Among psychoanalytic contributions, Andrée Bauduin provides the most clinically developed distinction between the impostor and imposture. In her studies on the children of narcissistic mothers with a phallic structure, she shows how the mother, absorbed by her own sense of lack, turns the child into an object of repair—a glorious extension of herself. The child has no space of their own; they are drawn into the gravitational pull of maternal megalomania.

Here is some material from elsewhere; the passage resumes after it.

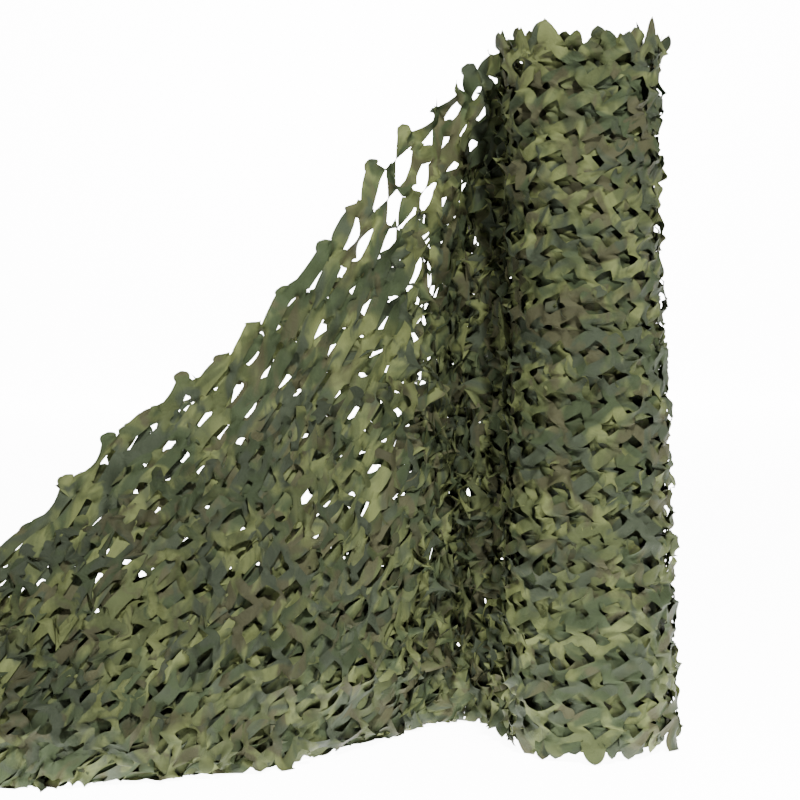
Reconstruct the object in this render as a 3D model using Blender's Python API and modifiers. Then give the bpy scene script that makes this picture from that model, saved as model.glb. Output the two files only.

Bauduin cites a striking clinical case: a man who, for most of his life, had been “playing at being a writer.” He had published a few texts, moved in literary circles, but never felt legitimate in the role. Only later, in analysis, did he come to recognize the source of this impulse: a mother who, frustrated by her own forsaken academic ambitions, had raised him with the belief that he “had to succeed for her.” He wasn’t writing, he was fulfilling a promise. Bauduin reads Promise at Dawn by Romain Gary as the story of just such an internalized imposture. The mother envisions an extraordinary future for her son, “You will be Abraham Lincoln, D’Annunzio, ambassador of France.” And the son, loyal to that gentle madness, becomes a writer, a resistance fighter, a diplomat—but at what cost? As Gary writes, “I did not belong to myself. I had to keep my promise, return home covered in glory after a hundred victorious battles, write War and Peace, become ambassador of France—in short, allow my mother’s talent to find its expression through me.” His life, shaped by this original falsification, was never truly his own. He was the child of the promise.
At first glance, the impostor and imposture may seem opposed: one deceives, while the other has been deceived. Yet they converge on a fundamental truth—the absence of subjective ownership. The impostor lies because he lacks a stable inner foundation. Imposture, by contrast, is a fate imposed from without. In both cases, the individual is estranged from their true self.
The megalomania accompanying these trajectories is not merely narcissistic inflation; rather, it operates as a defense mechanism against psychological disintegration. The individual constructs a “false self,” an artificial structure essential for maintaining psychic integrity. Winnicott conceptualizes this as the false self, Greenacre describes it as a fantasy-based identity and Bauduin refers to it as the subject’s repression. In each case, the underlying process is an attempt to reestablish a semblance of coherence, even if it is fundamentally illusory.
In clinical contexts, these individuals fluctuate between emptiness and flamboyance. They captivate and impress, yet conceal profound doubts about their legitimacy. Perpetually performing, they live in constant fear of exposure. When they succeed, it is invariably on behalf of another.
The tragedy of impostors is often overlooked. Behind their mask lies, all too often, a wounded child—a fragmented self, an identity usurped from the very beginning. Every imposture carries a promise violently imposed on the psyche—a parental dream, a voice that overwhelmed childhood.
Psychoanalytic therapy can, at times, liberate individuals from these destinies. It enables them to reclaim what was experienced as false, to embrace failure, uncertainty and their authentic desires. It provides a path away from the stage where they once performed for someone else.